Why would the Quebecois revolt against the British once they had pretty much reversed their policy of assimilation and replaced it with cultural co-existence. All the greivances you mention were met by the provisions of the Quebec Act. So much so that non-Francophone residents were pretty pissed off.

You've more chance of an American invasion of Quebec defended by the Quebecois than a Quebecois led revolution.
 
The British had only just enacted the Quebec Act in 1774 which started to give the Quebecois more rights. Before the act the British policy was to try to make the Quebecois assimilate into British culture by not giving any rights to the largely Catholic Quebecois unless they denounced their religion and swore allegiance to the British crown. So there is cause for some resentment of the British. Then with the anticipation of the coming revolution of the colonies, Quebec would become interested in become a free and independent nation themselves. Although they would need alliances to help fight as the population of Quebec was only maybe 100,000 at the time.

a few points:

- they wouldn't have called themselves québecois, the term only began to be used widely in the 20th century. At the time they would have called themselves "canadiens" (despite the change of name of the colony).
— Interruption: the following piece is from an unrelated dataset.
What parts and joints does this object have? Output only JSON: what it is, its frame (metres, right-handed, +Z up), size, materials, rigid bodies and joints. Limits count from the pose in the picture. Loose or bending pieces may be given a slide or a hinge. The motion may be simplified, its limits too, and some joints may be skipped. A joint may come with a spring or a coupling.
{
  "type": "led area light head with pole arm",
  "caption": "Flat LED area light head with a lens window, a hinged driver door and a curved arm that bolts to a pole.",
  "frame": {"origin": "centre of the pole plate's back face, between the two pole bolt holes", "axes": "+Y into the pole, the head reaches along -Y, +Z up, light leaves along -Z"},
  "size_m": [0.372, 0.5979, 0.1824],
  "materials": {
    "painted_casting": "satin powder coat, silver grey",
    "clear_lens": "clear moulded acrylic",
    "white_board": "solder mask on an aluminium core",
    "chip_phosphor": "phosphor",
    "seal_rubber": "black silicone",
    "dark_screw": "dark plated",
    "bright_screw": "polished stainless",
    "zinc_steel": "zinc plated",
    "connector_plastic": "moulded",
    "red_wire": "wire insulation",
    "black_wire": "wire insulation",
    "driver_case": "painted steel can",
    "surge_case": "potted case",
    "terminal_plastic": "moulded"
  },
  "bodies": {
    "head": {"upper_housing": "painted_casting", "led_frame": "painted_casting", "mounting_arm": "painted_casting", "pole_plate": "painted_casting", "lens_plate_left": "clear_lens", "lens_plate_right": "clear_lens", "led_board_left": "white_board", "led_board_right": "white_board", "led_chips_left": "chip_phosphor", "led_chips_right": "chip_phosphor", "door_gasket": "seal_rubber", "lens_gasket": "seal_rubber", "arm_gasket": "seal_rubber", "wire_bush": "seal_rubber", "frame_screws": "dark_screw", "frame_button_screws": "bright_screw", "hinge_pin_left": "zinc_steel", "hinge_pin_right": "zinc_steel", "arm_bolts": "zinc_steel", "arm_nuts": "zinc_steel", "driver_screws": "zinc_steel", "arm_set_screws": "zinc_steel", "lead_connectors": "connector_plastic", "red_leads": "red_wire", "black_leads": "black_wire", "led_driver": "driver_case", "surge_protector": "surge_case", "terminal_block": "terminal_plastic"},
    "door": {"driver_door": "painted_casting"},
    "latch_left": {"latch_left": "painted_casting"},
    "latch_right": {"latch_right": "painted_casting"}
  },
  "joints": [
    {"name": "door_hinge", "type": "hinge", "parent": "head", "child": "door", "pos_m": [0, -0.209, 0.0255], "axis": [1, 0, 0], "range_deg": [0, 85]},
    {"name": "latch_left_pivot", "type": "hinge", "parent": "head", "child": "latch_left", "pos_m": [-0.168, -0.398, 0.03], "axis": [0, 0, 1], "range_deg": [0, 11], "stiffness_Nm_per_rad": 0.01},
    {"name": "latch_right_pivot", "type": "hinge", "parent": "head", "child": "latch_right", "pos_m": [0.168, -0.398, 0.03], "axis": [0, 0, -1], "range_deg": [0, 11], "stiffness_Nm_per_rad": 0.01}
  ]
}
- The support for the "bostonais" (as the revolutionaries were called) was practicaly nill outside of montreal. The priests in the colony hammered the point that the canadiens support for the british was binding on their honnor. While a few would obviously have been willing to join, they had nowhere near a critical mass.
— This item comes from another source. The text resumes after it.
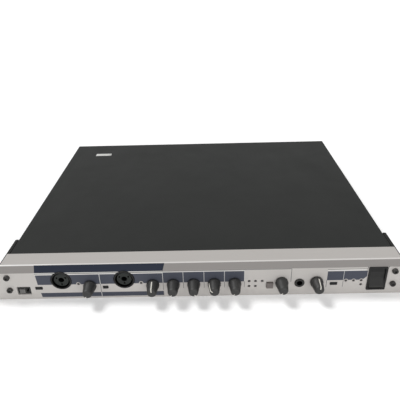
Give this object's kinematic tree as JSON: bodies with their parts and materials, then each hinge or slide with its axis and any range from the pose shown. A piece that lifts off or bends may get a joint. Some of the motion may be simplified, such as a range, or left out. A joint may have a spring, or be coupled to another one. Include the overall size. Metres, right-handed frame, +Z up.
{
  "type": "rack audio interface",
  "caption": "Slim rack-mount audio unit with bevelled silver front, rotary knobs, combination jacks, push and slide switches, lamps and a rocker power switch.",
  "frame": {"origin": "centre of the rack slot pattern on the rear face of the ears, at mid height", "axes": "+X to the right seen from the front, +Y towards the rear, +Z up"},
  "size_m": [0.48, 0.3828, 0.044],
  "materials": {
    "fascia_silver": "satin anodised, printed",
    "case_black": "fine texture powder coat",
    "bracket_black": "satin paint",
    "screw_black": "black oxide",
    "knob_black": "soft satin",
    "shaft_metal": "turned",
    "jack_black": "moulded",
    "ring_black": "moulded",
    "contact_metal": "plated",
    "socket_metal": "plated",
    "switch_black": "moulded",
    "rocker_black": "fine grain",
    "lever_grey": "moulded",
    "button_grey": "moulded",
    "lamp_dark": "clear tinted",
    "board_green": "solder mask",
    "chip_black": "moulded",
    "core_metal": "varnished laminations",
    "can_metal": "satin",
    "spacer_metal": "plated",
    "ribbon_grey": "ribbed"
  },
  "bodies": {
    "case": {"base_pan": "case_black", "board_ribbon": "ribbon_grey", "board_screws": "spacer_metal", "board_standoffs": "spacer_metal", "button_switches": "switch_black", "case_screws": "screw_black", "combo_contacts": "contact_metal", "combo_jack_1": "jack_black", "combo_jack_2": "jack_black", "data_sockets": "socket_metal", "din_sockets": "jack_black", "front_board": "board_green", "front_panel": "fascia_silver", "heat_sink": "can_metal", "indicator_lamps": "lamp_dark", "inlet_pins": "contact_metal", "line_jacks": "jack_black", "line_nuts": "socket_metal", "main_board": "board_green", "main_chips": "chip_black", "mains_inlet": "jack_black", "optical_sockets": "jack_black", "panel_screws": "screw_black", "phones_jack": "jack_black", "phones_ring": "ring_black", "phono_sockets": "jack_black", "potentiometers": "switch_black", "power_frame": "switch_black", "rear_panel": "case_black", "side_bracket_left": "bracket_black", "side_bracket_right": "bracket_black", "slide_housing": "switch_black", "supply_board": "board_green", "supply_capacitors": "can_metal", "supply_transformer": "core_metal", "top_cover": "case_black"},
    "knob_body_1": {"knob_1": "knob_black", "knob_shaft_1": "shaft_metal"},
    "knob_body_2": {"knob_2": "knob_black", "knob_shaft_2": "shaft_metal"},
    "knob_body_3": {"knob_3": "knob_black", "knob_shaft_3": "shaft_metal"},
    "knob_body_4": {"knob_4": "knob_black", "knob_shaft_4": "shaft_metal"},
    "knob_body_5": {"knob_5": "knob_black", "knob_shaft_5": "shaft_metal"},
    "knob_body_6": {"knob_6": "knob_black", "knob_shaft_6": "shaft_metal"},
    "knob_body_7": {"knob_7": "knob_black", "knob_shaft_7": "shaft_metal"},
    "knob_body_8": {"knob_8": "knob_black", "knob_shaft_8": "shaft_metal"},
    "pad_button_1_body": {"pad_button_1": "switch_black"},
    "pad_button_2_body": {"pad_button_2": "switch_black"},
    "select_button_body": {"select_button": "switch_black"},
    "square_button_body": {"square_button": "button_grey"},
    "slide_lever_body": {"slide_lever": "lever_grey"},
    "rocker_body": {"power_rocker": "rocker_black"}
  },
  "joints": [
    {"name": "knob_turn_1", "type": "hinge", "parent": "case", "child": "knob_body_1", "pos_m": [-0.1223, 0, -0.0035], "axis": [0, 1, 0], "range_deg": [0, 300]},
    {"name": "knob_turn_2", "type": "hinge", "parent": "case", "child": "knob_body_2", "pos_m": [-0.0523, 0, -0.0035], "axis": [0, 1, 0], "range_deg": [-146, 154]},
    {"name": "knob_turn_3", "type": "hinge", "parent": "case", "child": "knob_body_3", "pos_m": [-0.0296, 0, -0.0035], "axis": [0, 1, 0], "range_deg": [0, 300]},
    {"name": "knob_turn_4", "type": "hinge", "parent": "case", "child": "knob_body_4", "pos_m": [-0.0069, 0, -0.0035], "axis": [0, 1, 0], "range_deg": [-300, 0]},
    {"name": "knob_turn_5", "type": "hinge", "parent": "case", "child": "knob_body_5", "pos_m": [0.0158, 0, -0.0035], "axis": [0, 1, 0], "range_deg": [-88, 212]},
    {"name": "knob_turn_6", "type": "hinge", "parent": "case", "child": "knob_body_6", "pos_m": [0.0385, 0, -0.0035], "axis": [0, 1, 0], "range_deg": [0, 300]},
    {"name": "knob_turn_7", "type": "hinge", "parent": "case", "child": "knob_body_7", "pos_m": [0.0902, 0, -0.0035], "axis": [0, 1, 0], "range_deg": [0, 300]},
    {"name": "knob_turn_8", "type": "hinge", "parent": "case", "child": "knob_body_8", "pos_m": [0.1287, 0, -0.0035], "axis": [0, 1, 0], "range_deg": [-162, 138]},
    {"name": "pad_button_1_press", "type": "slide", "parent": "case", "child": "pad_button_1_body", "axis": [0, 1, 0], "range_m": [0, 0.0015], "stiffness_N_per_m": 400},
    {"name": "pad_button_2_press", "type": "slide", "parent": "case", "child": "pad_button_2_body", "axis": [0, 1, 0], "range_m": [0, 0.0015], "stiffness_N_per_m": 400},
    {"name": "select_button_press", "type": "slide", "parent": "case", "child": "select_button_body", "axis": [0, 1, 0], "range_m": [0, 0.0015], "stiffness_N_per_m": 400},
    {"name": "square_button_press", "type": "slide", "parent": "case", "child": "square_button_body", "axis": [0, 1, 0], "range_m": [0, 0.0015], "stiffness_N_per_m": 400},
    {"name": "lever_slide", "type": "slide", "parent": "case", "child": "slide_lever_body", "axis": [1, 0, 0], "range_m": [0, 0.003]},
    {"name": "rocker_tilt", "type": "hinge", "parent": "case", "child": "rocker_body", "pos_m": [0.1948, 0.0005, -0.0007], "axis": [1, 0, 0], "range_deg": [0, 12]}
  ]
}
- Even in the unlikely event the canadiens joined the revolution, I doubt they would have been republicans. Even before the conquest, you never had any sort of "no taxation without representation" type of demonstration. The only type of representatives they were used to were the estates-generals (which were called at the whim of the authorities) and the syndics elected by merchants in some cities.
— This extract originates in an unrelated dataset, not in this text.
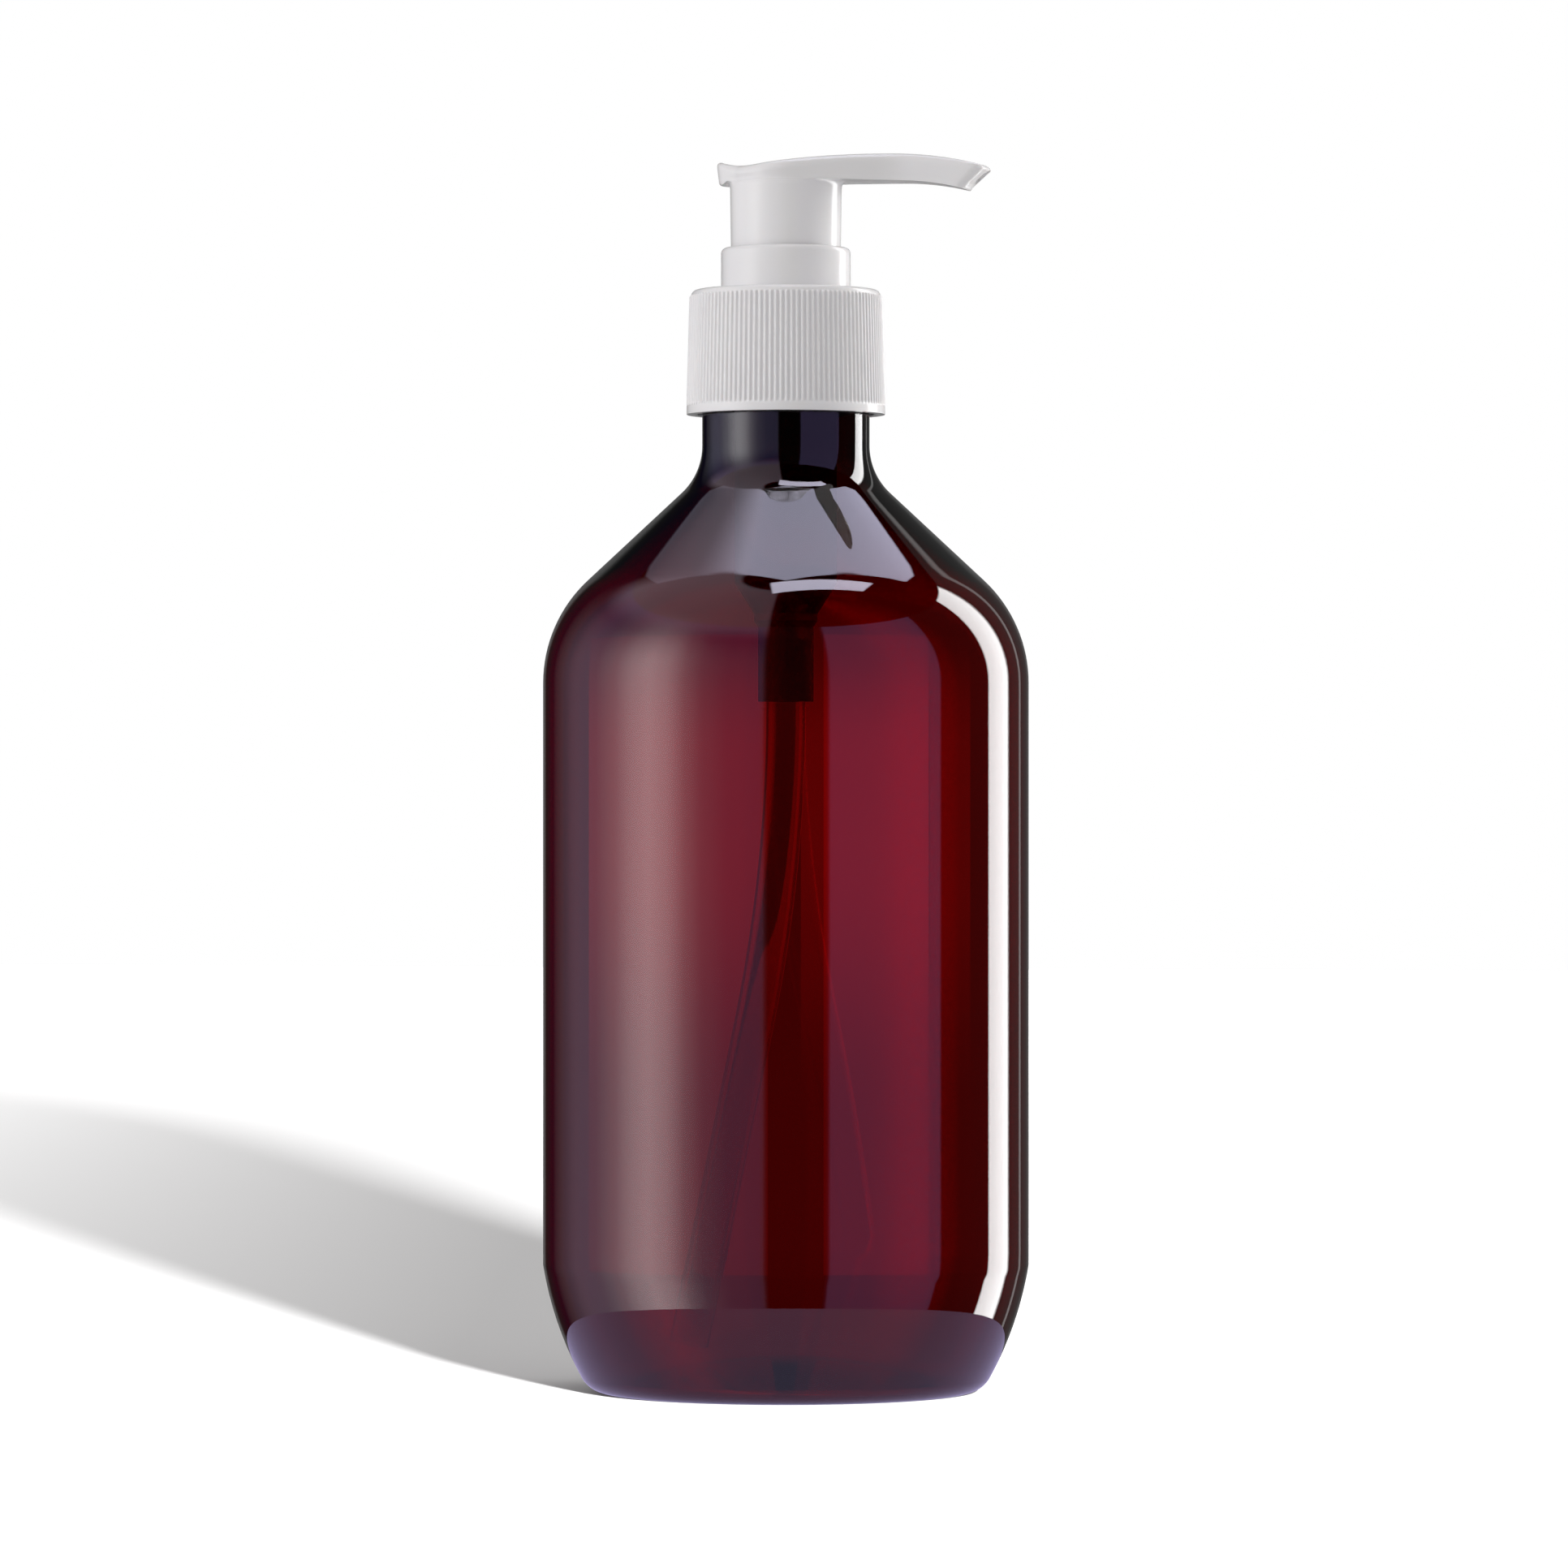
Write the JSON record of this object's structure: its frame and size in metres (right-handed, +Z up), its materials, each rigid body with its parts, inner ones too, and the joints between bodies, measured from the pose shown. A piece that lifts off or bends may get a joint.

- Also, as the other poster mentioned, the revolutionaries appeared to the canadiens as pretty rabidly anti-catholics while the british were simply bigoted in a way the allowed them nevertheless to deal with things. Joining with the rebels and losing would mean losing what they had acquired which is why there were threats of excommunication to those who joined.

- Lastly, part of the cause for the conflict was the inclusion of the transappalachian lands into the province of quebec which denied settlement on it by the british colonials. This mean that the canadiens would be joining people they knew from the get go were after part of their own territory.